**GIVEN INSTRUCTION**
Copy out exactly the lines from the first line of the material below through the line containing "along the axis.", and nothing beyond them.

— start PROVIDED DATA —

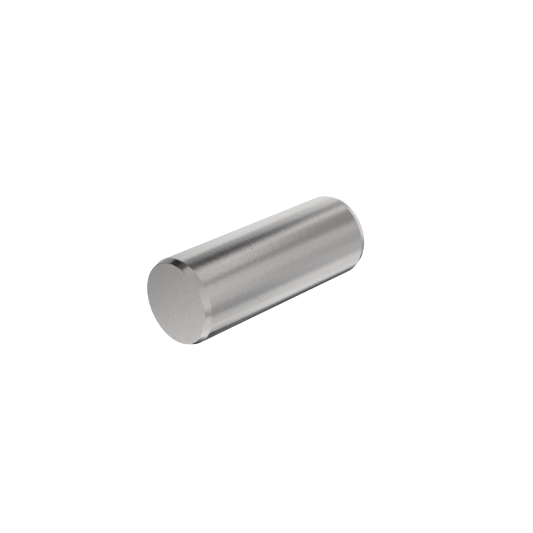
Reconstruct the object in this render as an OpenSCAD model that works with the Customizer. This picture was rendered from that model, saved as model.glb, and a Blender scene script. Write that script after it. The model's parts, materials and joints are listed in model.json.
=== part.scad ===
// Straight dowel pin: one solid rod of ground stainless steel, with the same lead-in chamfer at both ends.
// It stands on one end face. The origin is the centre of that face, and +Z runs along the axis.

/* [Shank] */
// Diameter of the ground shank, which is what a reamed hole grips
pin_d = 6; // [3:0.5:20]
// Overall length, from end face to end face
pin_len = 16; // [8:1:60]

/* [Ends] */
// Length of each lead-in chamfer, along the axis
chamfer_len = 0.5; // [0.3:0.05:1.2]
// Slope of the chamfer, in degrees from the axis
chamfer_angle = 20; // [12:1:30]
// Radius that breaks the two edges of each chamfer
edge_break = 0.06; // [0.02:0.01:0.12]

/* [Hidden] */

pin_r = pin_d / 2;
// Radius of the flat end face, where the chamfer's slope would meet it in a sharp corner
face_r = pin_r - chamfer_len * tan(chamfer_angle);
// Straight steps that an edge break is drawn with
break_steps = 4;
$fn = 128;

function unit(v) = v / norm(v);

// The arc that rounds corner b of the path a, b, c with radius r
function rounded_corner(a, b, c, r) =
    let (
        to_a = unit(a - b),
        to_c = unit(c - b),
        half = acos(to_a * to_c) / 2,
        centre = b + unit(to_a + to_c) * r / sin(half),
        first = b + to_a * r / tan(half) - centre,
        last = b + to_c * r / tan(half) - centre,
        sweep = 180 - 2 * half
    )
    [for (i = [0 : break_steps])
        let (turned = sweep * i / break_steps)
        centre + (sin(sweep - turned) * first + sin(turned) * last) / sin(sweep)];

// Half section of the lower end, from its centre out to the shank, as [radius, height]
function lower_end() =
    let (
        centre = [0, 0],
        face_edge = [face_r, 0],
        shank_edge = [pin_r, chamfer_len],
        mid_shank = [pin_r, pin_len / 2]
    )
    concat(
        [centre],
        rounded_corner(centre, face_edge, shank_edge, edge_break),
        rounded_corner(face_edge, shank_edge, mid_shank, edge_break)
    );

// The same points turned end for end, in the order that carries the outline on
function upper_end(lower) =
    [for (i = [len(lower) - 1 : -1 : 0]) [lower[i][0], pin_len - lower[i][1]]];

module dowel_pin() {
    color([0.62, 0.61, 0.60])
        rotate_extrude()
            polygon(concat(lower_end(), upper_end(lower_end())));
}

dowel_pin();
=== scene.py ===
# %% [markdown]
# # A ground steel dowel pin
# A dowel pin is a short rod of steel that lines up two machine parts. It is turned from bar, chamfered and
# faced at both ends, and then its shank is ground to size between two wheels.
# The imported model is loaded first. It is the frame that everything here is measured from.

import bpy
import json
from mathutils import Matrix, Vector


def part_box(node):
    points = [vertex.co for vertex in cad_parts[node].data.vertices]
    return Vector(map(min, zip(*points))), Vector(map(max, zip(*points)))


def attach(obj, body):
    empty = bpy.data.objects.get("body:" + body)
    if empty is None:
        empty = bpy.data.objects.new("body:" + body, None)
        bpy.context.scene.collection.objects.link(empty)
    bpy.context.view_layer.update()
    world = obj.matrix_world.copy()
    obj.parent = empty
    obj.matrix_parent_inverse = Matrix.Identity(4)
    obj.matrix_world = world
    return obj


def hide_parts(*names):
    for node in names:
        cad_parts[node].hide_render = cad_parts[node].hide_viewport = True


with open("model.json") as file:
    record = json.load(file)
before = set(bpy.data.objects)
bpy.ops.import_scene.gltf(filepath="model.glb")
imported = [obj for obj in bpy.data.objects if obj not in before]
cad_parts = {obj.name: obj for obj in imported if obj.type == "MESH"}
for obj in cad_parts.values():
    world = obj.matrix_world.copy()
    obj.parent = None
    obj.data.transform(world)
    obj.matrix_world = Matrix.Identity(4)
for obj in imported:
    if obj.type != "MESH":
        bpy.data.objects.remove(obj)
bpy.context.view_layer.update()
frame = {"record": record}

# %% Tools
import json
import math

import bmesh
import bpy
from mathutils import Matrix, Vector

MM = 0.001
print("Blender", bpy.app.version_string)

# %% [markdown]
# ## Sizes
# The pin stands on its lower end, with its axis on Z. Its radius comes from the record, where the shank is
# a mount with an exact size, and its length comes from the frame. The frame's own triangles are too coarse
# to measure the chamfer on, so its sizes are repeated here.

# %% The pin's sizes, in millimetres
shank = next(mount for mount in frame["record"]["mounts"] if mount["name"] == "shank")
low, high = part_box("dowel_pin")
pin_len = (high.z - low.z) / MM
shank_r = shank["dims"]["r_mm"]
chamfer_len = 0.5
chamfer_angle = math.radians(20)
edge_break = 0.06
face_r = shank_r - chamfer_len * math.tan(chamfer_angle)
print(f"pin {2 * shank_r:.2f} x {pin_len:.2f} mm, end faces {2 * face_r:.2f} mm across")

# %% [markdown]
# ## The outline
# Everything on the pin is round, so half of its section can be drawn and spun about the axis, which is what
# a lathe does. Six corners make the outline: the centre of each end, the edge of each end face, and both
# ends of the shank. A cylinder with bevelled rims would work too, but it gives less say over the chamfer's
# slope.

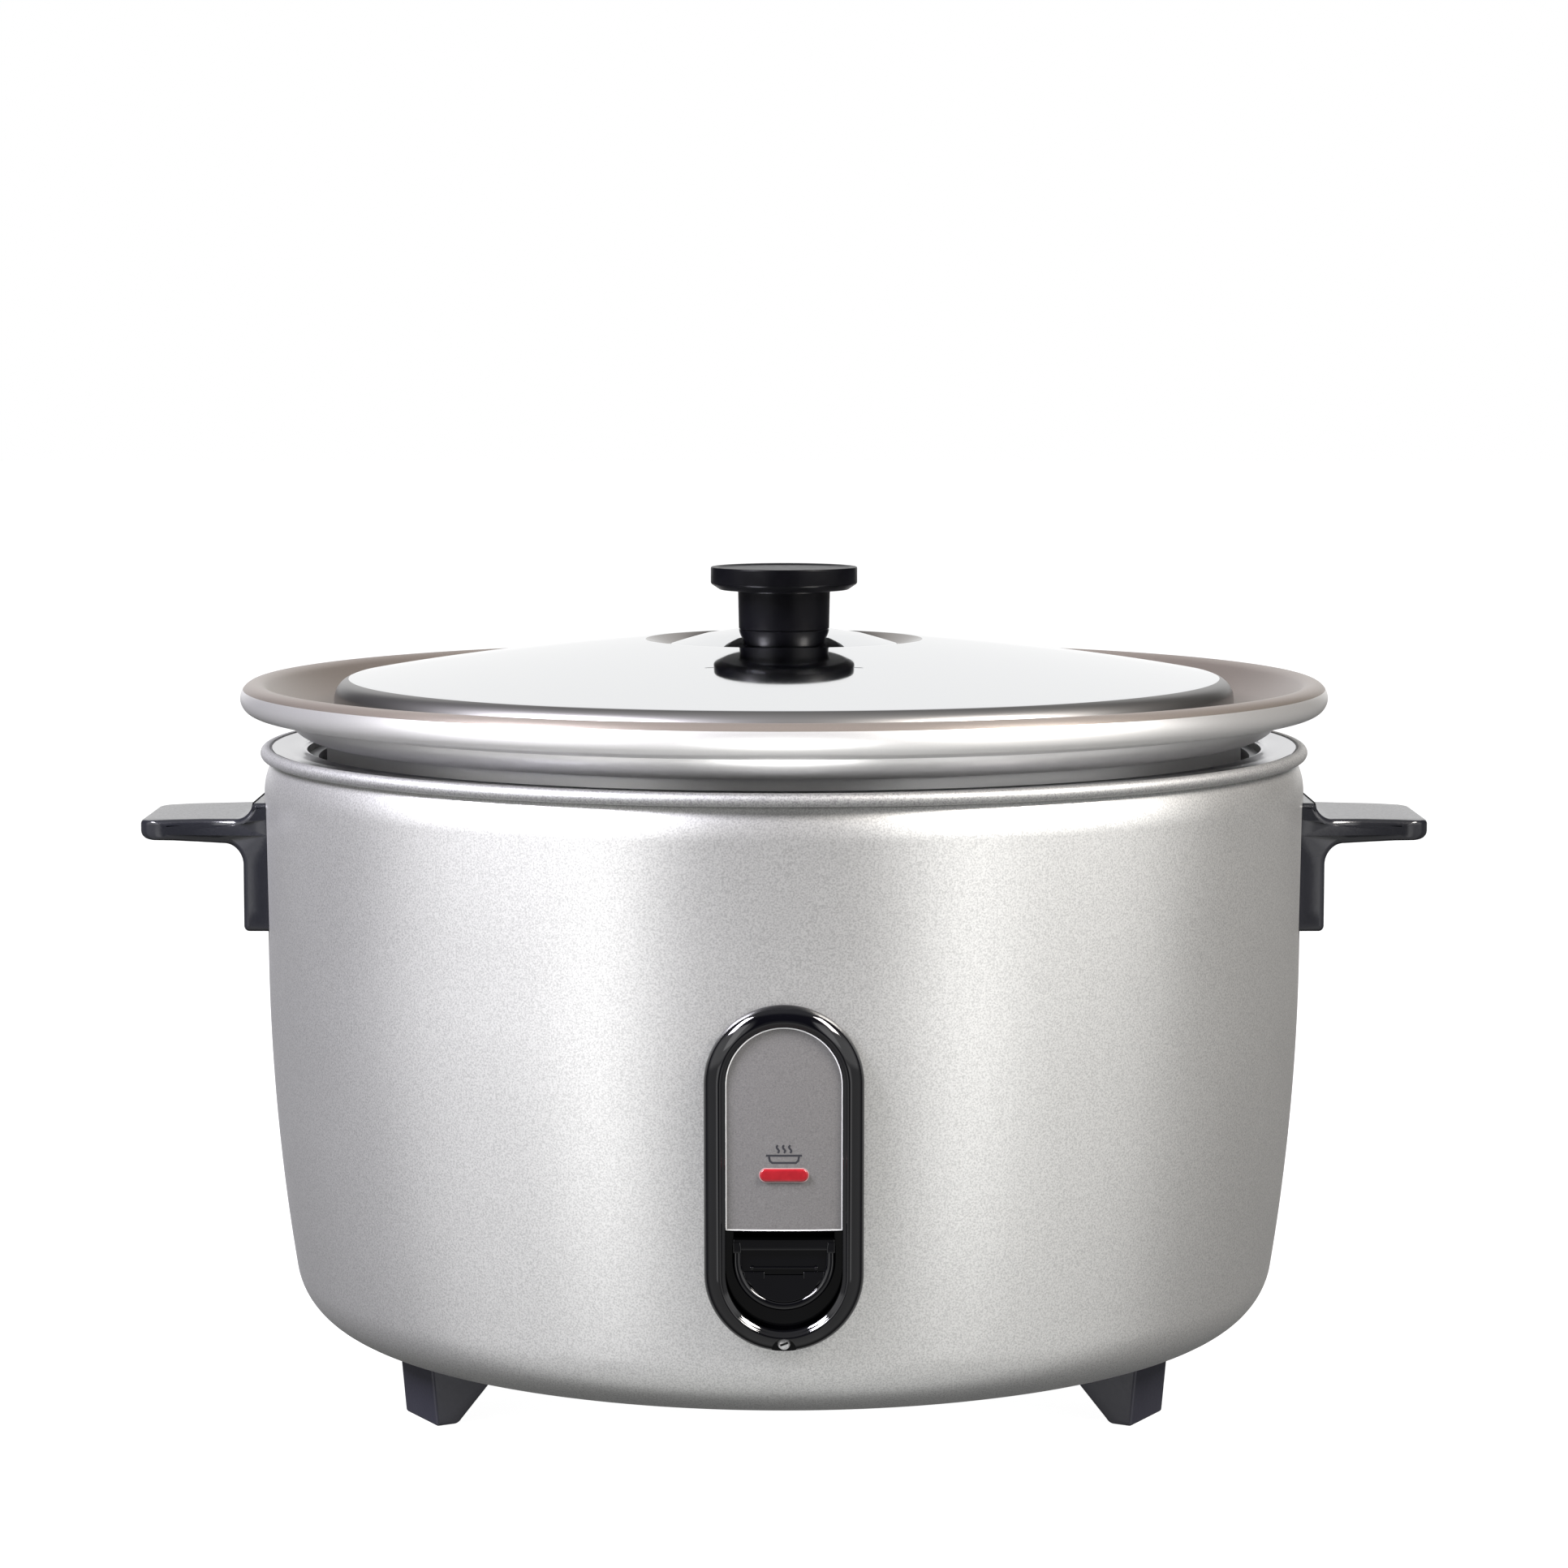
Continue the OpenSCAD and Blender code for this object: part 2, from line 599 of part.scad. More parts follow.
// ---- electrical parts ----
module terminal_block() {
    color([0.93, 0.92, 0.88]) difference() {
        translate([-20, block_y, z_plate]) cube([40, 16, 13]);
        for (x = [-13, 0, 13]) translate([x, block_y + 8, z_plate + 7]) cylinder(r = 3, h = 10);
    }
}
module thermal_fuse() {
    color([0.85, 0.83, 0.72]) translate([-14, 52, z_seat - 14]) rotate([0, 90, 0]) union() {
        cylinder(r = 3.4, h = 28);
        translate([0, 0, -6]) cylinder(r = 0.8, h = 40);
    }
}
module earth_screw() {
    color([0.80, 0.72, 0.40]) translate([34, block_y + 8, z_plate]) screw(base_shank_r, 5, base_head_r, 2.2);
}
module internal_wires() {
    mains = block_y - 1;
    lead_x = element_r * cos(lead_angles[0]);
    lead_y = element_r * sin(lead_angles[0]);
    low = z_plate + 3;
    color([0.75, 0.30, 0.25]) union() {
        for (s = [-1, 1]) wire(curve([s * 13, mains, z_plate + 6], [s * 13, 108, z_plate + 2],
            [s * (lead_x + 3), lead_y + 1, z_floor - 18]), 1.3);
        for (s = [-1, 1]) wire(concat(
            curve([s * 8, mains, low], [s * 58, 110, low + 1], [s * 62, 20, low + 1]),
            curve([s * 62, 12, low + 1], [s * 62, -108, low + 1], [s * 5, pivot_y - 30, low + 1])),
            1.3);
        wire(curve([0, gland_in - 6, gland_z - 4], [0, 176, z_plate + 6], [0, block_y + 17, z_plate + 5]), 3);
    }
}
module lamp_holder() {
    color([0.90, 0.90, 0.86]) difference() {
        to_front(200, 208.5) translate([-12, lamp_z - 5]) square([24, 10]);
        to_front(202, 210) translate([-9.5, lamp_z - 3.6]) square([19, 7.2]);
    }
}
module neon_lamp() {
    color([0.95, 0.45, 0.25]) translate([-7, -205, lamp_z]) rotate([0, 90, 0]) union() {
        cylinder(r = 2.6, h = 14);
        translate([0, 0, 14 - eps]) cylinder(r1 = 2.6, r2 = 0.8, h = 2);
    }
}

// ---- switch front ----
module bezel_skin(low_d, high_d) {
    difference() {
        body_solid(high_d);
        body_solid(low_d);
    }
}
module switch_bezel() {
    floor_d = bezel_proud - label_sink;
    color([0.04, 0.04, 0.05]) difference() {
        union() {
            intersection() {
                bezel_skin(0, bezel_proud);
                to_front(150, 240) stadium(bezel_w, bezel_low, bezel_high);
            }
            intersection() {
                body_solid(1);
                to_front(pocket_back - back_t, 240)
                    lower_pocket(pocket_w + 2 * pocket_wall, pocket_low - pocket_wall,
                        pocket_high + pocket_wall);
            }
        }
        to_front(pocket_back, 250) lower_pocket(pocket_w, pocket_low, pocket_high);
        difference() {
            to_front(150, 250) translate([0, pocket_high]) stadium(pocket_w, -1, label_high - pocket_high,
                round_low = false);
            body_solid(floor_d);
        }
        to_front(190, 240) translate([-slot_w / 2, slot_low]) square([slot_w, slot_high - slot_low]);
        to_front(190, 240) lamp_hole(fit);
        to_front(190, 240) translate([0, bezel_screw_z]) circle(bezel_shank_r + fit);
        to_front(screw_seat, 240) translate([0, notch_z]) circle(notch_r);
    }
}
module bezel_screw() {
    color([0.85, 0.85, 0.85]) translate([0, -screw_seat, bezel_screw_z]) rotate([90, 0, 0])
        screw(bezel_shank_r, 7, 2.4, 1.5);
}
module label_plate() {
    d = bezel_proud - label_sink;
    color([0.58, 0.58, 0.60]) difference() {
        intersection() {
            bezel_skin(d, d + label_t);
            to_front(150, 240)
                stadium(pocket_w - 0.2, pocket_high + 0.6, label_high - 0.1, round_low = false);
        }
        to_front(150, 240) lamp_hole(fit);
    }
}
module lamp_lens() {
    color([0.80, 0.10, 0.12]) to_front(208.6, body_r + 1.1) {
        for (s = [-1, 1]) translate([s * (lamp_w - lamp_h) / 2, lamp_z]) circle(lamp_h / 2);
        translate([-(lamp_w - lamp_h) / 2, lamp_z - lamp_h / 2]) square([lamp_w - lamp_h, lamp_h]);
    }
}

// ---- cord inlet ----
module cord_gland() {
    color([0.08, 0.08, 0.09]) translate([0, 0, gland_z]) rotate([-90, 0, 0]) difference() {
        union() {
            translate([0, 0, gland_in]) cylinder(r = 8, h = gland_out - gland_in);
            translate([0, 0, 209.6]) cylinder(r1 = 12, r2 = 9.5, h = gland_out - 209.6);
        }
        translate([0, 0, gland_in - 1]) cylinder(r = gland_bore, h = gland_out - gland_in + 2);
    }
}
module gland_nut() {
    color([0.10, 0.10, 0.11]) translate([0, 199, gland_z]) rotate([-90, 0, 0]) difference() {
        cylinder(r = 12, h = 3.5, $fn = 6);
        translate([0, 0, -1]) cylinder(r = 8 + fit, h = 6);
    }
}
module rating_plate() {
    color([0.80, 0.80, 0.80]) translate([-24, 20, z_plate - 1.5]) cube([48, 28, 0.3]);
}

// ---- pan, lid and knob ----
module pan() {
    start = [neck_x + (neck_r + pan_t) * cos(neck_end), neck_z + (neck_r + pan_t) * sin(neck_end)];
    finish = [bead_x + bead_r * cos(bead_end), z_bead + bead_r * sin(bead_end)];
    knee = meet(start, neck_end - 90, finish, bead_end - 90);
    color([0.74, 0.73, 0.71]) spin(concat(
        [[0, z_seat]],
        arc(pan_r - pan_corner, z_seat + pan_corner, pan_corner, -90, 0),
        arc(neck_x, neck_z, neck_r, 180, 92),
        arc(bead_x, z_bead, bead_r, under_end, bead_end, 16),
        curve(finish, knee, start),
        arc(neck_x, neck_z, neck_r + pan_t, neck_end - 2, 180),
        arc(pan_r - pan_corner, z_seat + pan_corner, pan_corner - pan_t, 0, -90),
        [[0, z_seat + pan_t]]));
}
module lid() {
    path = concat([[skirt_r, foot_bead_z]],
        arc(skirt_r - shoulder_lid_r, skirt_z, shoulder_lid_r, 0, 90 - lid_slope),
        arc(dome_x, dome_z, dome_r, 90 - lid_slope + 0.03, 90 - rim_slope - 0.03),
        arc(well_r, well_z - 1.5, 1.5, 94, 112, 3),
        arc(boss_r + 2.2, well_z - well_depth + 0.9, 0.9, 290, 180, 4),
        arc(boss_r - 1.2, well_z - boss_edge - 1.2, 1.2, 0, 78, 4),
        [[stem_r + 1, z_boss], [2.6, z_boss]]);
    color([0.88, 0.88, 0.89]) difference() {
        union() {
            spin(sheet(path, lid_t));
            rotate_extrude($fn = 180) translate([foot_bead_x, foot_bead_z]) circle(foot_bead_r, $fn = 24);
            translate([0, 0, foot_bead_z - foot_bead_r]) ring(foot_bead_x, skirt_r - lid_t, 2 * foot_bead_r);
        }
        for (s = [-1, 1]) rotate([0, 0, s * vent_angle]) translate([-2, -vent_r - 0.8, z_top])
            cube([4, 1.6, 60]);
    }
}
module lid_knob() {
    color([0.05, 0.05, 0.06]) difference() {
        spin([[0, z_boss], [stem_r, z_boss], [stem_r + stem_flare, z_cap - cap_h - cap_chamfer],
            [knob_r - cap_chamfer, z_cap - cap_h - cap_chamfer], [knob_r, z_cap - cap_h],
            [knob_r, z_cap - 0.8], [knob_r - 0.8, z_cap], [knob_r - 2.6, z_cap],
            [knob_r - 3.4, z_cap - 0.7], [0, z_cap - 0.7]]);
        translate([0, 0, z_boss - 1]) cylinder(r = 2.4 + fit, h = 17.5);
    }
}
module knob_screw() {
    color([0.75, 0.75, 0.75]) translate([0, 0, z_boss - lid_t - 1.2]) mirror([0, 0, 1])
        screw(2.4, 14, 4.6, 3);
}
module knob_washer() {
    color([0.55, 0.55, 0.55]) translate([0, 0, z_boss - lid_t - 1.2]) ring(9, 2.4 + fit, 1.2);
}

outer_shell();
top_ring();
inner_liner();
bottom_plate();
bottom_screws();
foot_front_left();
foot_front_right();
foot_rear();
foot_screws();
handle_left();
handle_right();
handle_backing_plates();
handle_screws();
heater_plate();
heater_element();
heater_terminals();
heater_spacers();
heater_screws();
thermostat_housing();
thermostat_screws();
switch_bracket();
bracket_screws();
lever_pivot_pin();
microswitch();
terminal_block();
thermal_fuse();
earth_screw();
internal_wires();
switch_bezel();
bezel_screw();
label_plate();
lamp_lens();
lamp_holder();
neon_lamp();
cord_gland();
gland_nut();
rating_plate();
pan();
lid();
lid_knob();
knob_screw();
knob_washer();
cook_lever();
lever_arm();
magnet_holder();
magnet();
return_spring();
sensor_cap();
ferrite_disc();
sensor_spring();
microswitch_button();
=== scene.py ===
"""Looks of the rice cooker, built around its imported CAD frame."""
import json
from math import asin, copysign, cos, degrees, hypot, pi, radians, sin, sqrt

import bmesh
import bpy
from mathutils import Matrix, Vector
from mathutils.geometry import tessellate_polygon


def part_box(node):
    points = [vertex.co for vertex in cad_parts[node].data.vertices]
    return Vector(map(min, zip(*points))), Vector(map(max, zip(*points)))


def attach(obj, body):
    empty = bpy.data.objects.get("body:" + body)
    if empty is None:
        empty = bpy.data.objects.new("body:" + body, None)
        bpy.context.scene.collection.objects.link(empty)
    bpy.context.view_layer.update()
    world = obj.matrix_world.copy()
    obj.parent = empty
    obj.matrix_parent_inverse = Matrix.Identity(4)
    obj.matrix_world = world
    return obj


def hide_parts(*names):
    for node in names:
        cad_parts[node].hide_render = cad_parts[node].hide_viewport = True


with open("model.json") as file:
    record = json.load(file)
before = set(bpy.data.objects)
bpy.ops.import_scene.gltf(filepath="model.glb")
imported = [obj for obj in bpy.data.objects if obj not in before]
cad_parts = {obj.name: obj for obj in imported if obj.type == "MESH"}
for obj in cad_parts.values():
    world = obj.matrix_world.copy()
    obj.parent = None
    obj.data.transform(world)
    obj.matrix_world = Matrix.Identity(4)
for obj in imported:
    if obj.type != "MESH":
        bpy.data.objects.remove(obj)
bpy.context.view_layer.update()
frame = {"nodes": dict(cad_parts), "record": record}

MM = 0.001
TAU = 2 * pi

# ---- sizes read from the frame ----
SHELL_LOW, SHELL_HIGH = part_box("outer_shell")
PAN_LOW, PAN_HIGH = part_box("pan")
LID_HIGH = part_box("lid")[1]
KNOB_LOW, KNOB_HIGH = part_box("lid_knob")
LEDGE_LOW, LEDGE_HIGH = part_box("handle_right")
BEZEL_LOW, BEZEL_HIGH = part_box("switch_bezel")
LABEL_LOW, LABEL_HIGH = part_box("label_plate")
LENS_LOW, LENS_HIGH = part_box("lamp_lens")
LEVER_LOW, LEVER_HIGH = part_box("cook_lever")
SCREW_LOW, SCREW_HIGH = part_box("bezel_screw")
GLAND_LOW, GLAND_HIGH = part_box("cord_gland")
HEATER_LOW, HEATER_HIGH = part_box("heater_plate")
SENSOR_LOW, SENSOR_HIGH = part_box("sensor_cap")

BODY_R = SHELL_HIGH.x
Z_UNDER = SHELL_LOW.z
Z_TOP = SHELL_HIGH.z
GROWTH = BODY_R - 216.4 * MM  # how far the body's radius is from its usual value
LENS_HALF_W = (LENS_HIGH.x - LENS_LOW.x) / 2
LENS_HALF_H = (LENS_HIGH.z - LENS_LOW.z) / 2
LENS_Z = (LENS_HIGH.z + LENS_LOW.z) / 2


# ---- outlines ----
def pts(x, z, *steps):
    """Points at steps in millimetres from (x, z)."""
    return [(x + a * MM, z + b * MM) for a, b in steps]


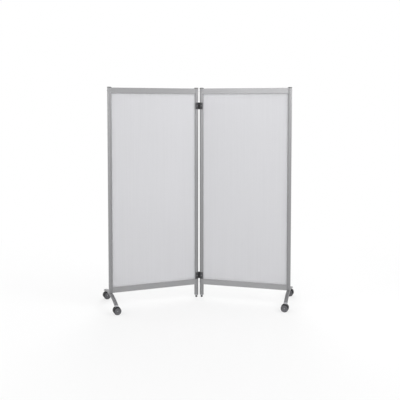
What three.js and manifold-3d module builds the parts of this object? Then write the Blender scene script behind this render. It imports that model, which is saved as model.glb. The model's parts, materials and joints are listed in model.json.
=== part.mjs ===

— end PROVIDED DATA —

**ANSWER TO THIS EXERCISE**
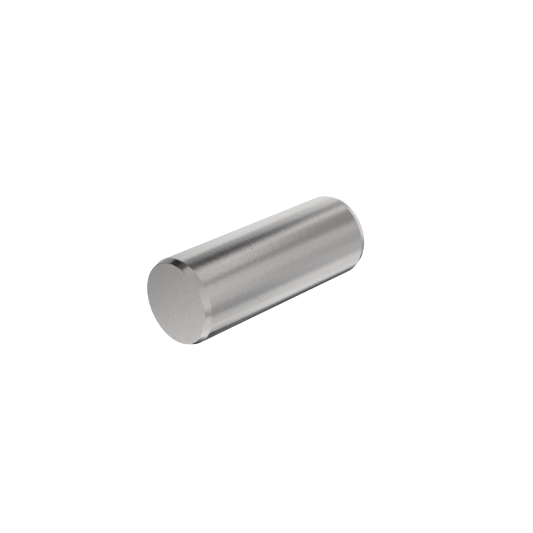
Reconstruct the object in this render as an OpenSCAD model that works with the Customizer. This picture was rendered from that model, saved as model.glb, and a Blender scene script. Write that script after it. The model's parts, materials and joints are listed in model.json.
=== part.scad ===
// Straight dowel pin: one solid rod of ground stainless steel, with the same lead-in chamfer at both ends.
// It stands on one end face. The origin is the centre of that face, and +Z runs along the axis.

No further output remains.